We are given the following trigonometric ratio
[tex]\csc \theta=\frac{\sqrt[]{11}}{3}[/tex]
We are asked to find cosθ
Recall that cscθ and sinθ are related as
[tex]\sin \theta=\frac{1}{\csc\theta}=\frac{1}{\frac{\sqrt[]{11}}{3}}=\frac{3}{\sqrt[]{11}}[/tex]
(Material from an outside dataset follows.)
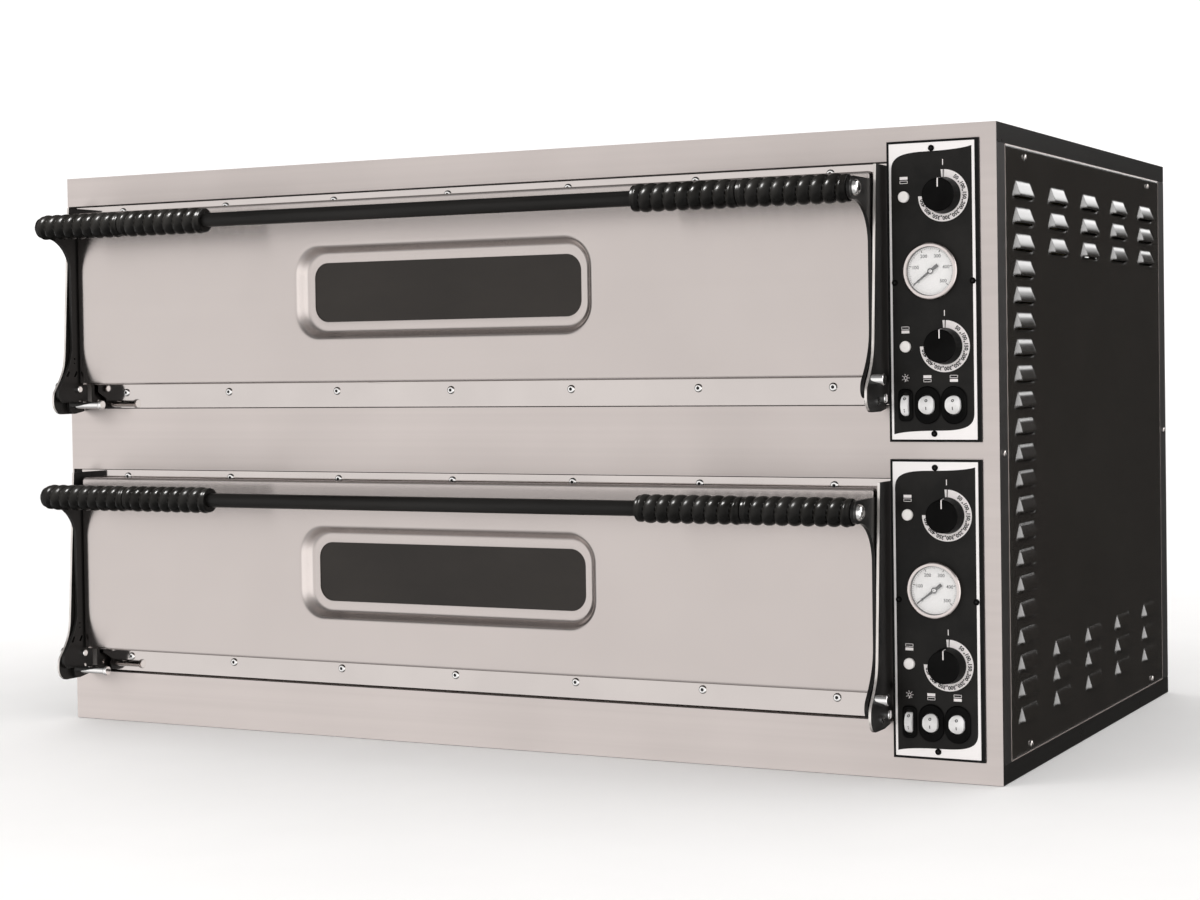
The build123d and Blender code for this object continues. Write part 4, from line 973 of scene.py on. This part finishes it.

Also, recall that sinθ is equal to
[tex]\sin \theta=\frac{opposite}{hypotenuse}=\frac{3}{\sqrt[]{11}}[/tex]
This means that
Opposite = 3
Hypotenuse = √11
Let us find the adjacent side using the Pythagorean theorem
[tex]\begin{gathered} (adjacent)^2+(opposite)^2=(hypotenuse)^2 \\ (adjacent)^2+(3)^2=(\sqrt[]{11})^2 \\ (adjacent)^2=(\sqrt[]{11})^2-\mleft(3\mright)^2 \\ (adjacent)^2=11-9 \\ (adjacent)^2=2 \\ \sqrt{(adjacent)^2}=\sqrt{2} \\ adjacent=\sqrt[]{2} \end{gathered}[/tex]
So, the adjacent side is √2
Finally, cosθ is given by
[tex]\cos \theta=\frac{adjacent}{hypotenuse}=\frac{\sqrt[]{2}}{\sqrt[]{11}}\times\frac{\sqrt[]{11}}{\sqrt[]{11}}=\frac{\sqrt[]{2}\cdot\sqrt[]{11}}{11}=\frac{\sqrt[]{22}}{11}[/tex]
Therefore, cosθ = √22/11
[tex]\cos \theta=\frac{\sqrt[]{22}}{11}[/tex]